O Miki ficara para sempre no nosso coração.

Rui Miguel Ribeiro disse...

Touché Ana Cristina! Confesso que nem me lembrei de tal até ter visto a informação no site de "A Bola" ontem à noite.
Felizmente, não devem faltar ocasiões para relembrar o grande Eusébio e a morte de Fehér foi algo de marcante para nós...
De qualquer forma, obrigado por "trazeres" o Eusébio até aqui!

Anónimo disse...

Foi de facto um momento triste! Imagino que para quem assistiu tenha sido ainda mais terrível.
É sempre importante lembrar estas memórias...
Alexandra

Anónimo disse...

Foi, sem dúvida, dos momentos mais marcantes e mais tristes do futebol português e da minha vida. Ainda hoje, tenho aquelas imagens bem presentes. No entanto, uma ficará para sempre - todo o estádio a chamar pelo Miki, como se posse uma mãe a chamar pelo filho para que ele não atravessasse a estrada. Mas o Miki atravessou, e partiu... para sempre!
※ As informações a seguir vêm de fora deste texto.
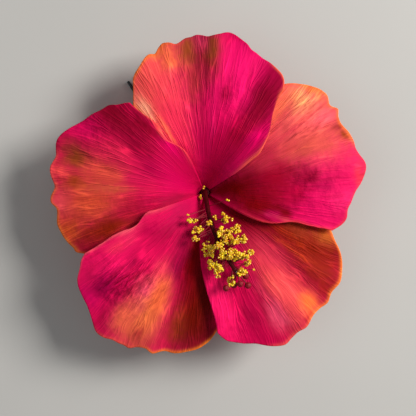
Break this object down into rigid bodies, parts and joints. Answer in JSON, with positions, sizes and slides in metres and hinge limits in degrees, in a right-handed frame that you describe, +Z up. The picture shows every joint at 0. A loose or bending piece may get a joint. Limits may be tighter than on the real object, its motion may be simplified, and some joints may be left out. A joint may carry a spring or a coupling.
{
  "type": "flower hair clip",
  "caption": "Moulded foam hibiscus with overlapping petals and a pollen-tipped column, glued on felt to a sprung double-prong hair clip.",
  "frame": {"origin": "middle of the bounding box's footprint, on the surface that the clip's lower arm lies on", "axes": "+Z up out of the flower's face; +Y towards the top petal; the clip's prongs point 124 degrees anticlockwise from +X"},
  "size_m": [0.11, 0.112, 0.0356],
  "materials": {
    "petal_foam": "satin",
    "core_red": "matte",
    "calyx_green": "satin",
    "hot_melt": "satin",
    "column_red": "satin",
    "pollen_yellow": "matte",
    "stigma_dark": "satin",
    "felt_red": "matte",
    "black_lacquer": "gloss",
    "wire_steel": "satin",
    "spring_steel": "satin"
  },
  "bodies": {
    "lower_jaw": {"lower_arm": "black_lacquer"},
    "flower_jaw": {"petal_top": "petal_foam", "petal_right": "petal_foam", "petal_lower_right": "petal_foam", "petal_lower_left": "petal_foam", "petal_left": "petal_foam", "receptacle": "core_red", "calyx": "calyx_green", "glue_collar": "hot_melt", "column_wire": "wire_steel", "staminal_tube": "column_red", "filaments": "column_red", "pollen": "pollen_yellow", "styles": "stigma_dark", "stigma_pads": "stigma_dark", "felt_disc": "felt_red", "felt_strap": "felt_red", "clip_glue": "hot_melt", "upper_arm": "black_lacquer", "hinge_pin": "wire_steel", "torsion_spring": "spring_steel"}
  },
  "joints": [
    {"name": "jaw_hinge", "type": "hinge", "parent": "lower_jaw", "child": "flower_jaw", "pos_m": [-0.00101, 0.00269, 0.0027], "axis": [0.829, 0.5592, 0], "range_deg": [0, 17], "stiffness_Nm_per_rad": 0.1, "springref_deg": -28.65, "deforming": ["torsion_spring"]}
  ]
}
Estejas onde estiveres, estarás para sempre na nossa memória e o teu sorriso continuará a iluminar-nos!

Anónimo disse...

Esse momento foi um marco na história do futebol português, um dia emotivo e que não deverá ser esquecido. O Fehér não merecfia tal coisa. Mas para além do Fehér, também jogadores como Pavão, Hugo Cunha ou Marc-Vivien Foé faleceram em campo, fazendo o que mais gostavam, e devem ser lembrados por isso.

O teu sorriso não será esquecido...

Anónimo disse...

Triste cena. Incrível a sensibilidade do Afonso. Muito interessante ler sobre os bastidores da tragédia pelo Luís Cirilo.

Paulo

Anónimo disse...

Magnífico post. Maravilhoso o paralelo entre a tragédia e a visão pura, inocente e humana de uma criança. Tocou-me sinceramente.

P.S. Também gostei muito de ler o comentário do Sr. Luís Cirilo.

José Manuel

Anónimo disse...

Certamente que o Fehér está nas estrelas, a olhar por todos os que o recordam com aquele belo sorriso! Lindo texto, ate fiquei emocionada!